# Your goal
Take the data below and extract the lines from the one with "cad_parts[node].hide_render = cad_parts[node].hide_viewport" to the one with "for part in", inclusive, exactly as written.
____________
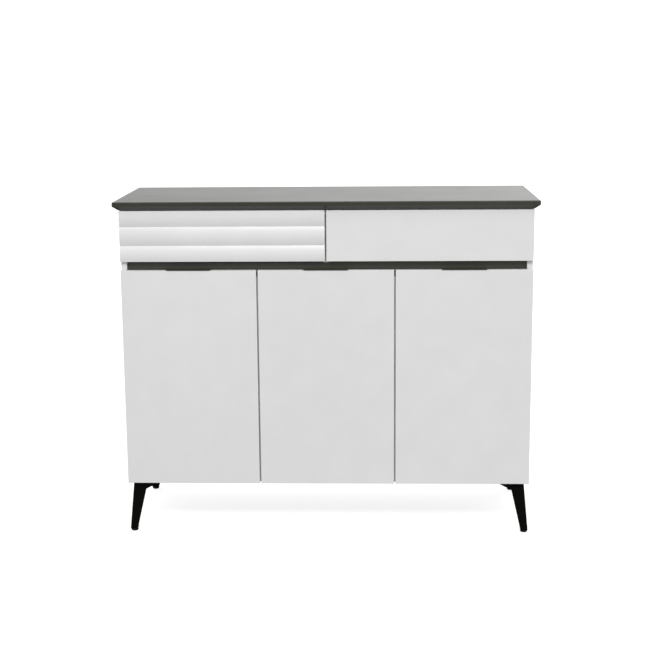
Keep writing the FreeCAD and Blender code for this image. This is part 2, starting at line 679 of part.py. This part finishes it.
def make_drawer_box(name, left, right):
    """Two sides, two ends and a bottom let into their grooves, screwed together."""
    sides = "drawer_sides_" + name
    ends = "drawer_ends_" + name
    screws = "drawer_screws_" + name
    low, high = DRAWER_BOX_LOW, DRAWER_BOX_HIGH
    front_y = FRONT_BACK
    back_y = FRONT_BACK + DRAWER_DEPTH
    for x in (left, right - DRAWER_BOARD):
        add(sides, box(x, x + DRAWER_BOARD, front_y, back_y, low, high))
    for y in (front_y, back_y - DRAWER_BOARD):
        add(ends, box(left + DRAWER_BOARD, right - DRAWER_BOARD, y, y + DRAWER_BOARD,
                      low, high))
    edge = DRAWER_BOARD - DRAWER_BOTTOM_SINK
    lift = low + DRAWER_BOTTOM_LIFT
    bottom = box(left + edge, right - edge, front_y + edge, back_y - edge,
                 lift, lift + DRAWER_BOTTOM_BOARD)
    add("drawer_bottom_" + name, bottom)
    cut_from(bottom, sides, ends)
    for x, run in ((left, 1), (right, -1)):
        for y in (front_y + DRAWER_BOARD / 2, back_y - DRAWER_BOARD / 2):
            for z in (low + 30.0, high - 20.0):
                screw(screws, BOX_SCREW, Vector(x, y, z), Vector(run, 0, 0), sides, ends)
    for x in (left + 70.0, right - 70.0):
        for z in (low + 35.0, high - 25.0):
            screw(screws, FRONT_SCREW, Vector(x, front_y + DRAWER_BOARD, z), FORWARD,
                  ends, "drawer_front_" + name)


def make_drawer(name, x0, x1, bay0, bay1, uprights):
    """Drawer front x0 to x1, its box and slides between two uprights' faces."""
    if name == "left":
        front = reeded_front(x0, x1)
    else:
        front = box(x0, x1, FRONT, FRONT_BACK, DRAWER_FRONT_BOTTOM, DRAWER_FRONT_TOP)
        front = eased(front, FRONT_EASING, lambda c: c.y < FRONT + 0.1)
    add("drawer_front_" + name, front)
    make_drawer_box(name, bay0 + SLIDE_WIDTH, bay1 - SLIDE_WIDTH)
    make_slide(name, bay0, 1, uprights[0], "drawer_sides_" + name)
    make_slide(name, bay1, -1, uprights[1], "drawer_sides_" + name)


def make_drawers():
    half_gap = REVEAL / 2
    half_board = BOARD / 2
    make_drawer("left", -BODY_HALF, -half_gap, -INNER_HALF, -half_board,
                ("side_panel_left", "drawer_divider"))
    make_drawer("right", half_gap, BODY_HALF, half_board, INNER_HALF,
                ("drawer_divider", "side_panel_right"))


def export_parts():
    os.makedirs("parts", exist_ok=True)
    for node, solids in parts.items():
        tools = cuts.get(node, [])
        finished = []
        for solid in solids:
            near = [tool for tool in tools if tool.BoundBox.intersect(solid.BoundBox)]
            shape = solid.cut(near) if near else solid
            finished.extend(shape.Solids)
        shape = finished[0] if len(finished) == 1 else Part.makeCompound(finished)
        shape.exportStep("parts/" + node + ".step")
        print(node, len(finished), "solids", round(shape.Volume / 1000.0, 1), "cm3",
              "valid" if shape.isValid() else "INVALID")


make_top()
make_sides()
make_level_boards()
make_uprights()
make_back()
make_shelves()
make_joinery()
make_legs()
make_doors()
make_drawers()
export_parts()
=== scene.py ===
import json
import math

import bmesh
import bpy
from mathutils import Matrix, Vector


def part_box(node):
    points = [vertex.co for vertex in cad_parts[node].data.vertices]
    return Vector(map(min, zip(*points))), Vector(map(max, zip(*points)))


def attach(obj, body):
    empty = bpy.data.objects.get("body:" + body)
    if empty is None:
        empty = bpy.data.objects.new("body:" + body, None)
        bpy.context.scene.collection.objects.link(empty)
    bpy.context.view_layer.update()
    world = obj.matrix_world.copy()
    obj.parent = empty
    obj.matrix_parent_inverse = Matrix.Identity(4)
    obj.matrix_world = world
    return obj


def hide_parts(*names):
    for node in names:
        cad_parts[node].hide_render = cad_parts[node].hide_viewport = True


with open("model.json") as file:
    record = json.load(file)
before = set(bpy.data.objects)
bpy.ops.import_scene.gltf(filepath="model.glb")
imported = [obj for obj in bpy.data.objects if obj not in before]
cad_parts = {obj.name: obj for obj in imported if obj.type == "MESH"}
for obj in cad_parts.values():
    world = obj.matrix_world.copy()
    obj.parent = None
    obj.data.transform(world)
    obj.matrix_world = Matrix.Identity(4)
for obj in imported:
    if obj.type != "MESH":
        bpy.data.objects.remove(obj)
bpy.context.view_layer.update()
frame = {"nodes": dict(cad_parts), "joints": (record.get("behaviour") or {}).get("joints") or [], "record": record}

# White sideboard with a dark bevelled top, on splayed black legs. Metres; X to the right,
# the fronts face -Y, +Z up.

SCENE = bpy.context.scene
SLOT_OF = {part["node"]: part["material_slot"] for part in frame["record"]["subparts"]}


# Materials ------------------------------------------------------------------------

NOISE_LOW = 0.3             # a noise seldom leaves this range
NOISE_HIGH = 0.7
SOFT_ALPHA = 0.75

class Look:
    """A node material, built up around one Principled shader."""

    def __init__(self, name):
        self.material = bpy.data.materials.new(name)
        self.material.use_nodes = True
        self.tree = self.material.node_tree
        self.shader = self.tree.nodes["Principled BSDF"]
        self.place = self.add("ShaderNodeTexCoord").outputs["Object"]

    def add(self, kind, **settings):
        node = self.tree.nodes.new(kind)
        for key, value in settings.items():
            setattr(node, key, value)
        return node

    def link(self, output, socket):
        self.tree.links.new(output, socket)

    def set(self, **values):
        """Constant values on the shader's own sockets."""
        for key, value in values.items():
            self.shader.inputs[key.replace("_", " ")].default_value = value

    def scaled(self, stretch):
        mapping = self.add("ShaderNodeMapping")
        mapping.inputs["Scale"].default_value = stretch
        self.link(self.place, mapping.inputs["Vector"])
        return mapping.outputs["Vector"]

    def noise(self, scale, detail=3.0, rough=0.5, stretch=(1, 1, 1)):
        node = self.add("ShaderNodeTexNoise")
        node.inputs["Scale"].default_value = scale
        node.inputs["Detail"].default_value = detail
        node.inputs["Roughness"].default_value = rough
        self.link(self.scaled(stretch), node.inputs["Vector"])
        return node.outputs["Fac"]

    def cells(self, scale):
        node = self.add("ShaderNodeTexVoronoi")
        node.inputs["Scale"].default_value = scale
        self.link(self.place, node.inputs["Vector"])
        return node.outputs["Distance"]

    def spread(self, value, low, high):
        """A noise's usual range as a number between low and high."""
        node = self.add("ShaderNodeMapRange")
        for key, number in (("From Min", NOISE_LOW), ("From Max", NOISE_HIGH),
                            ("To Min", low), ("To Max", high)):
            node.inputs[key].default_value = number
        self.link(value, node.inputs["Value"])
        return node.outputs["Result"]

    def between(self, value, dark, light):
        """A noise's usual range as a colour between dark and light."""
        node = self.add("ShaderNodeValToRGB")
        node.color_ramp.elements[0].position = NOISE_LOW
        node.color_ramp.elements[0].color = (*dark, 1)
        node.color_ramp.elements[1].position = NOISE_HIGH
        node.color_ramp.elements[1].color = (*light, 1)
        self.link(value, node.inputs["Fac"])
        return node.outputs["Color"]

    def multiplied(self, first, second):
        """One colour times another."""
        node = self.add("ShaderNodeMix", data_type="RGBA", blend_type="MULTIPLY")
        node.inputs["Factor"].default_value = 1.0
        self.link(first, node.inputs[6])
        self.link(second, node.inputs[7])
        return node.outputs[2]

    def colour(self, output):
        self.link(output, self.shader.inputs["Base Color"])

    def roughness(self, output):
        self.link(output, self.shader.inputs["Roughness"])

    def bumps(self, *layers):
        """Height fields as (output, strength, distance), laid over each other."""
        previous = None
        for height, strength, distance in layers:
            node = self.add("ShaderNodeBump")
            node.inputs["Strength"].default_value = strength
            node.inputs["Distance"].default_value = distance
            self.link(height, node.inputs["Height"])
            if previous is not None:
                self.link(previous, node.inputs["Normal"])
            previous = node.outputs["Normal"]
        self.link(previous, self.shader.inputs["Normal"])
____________
# Final result
        cad_parts[node].hide_render = cad_parts[node].hide_viewport = True


with open("model.json") as file:
    record = json.load(file)
before = set(bpy.data.objects)
bpy.ops.import_scene.gltf(filepath="model.glb")
imported = [obj for obj in bpy.data.objects if obj not in before]
cad_parts = {obj.name: obj for obj in imported if obj.type == "MESH"}
for obj in cad_parts.values():
    world = obj.matrix_world.copy()
    obj.parent = None
    obj.data.transform(world)
    obj.matrix_world = Matrix.Identity(4)
for obj in imported:
    if obj.type != "MESH":
        bpy.data.objects.remove(obj)
bpy.context.view_layer.update()
frame = {"nodes": dict(cad_parts), "joints": (record.get("behaviour") or {}).get("joints") or [], "record": record}

# White sideboard with a dark bevelled top, on splayed black legs. Metres; X to the right,
# the fronts face -Y, +Z up.

SCENE = bpy.context.scene
SLOT_OF = {part["node"]: part["material_slot"] for part in frame["record"]["subparts"]}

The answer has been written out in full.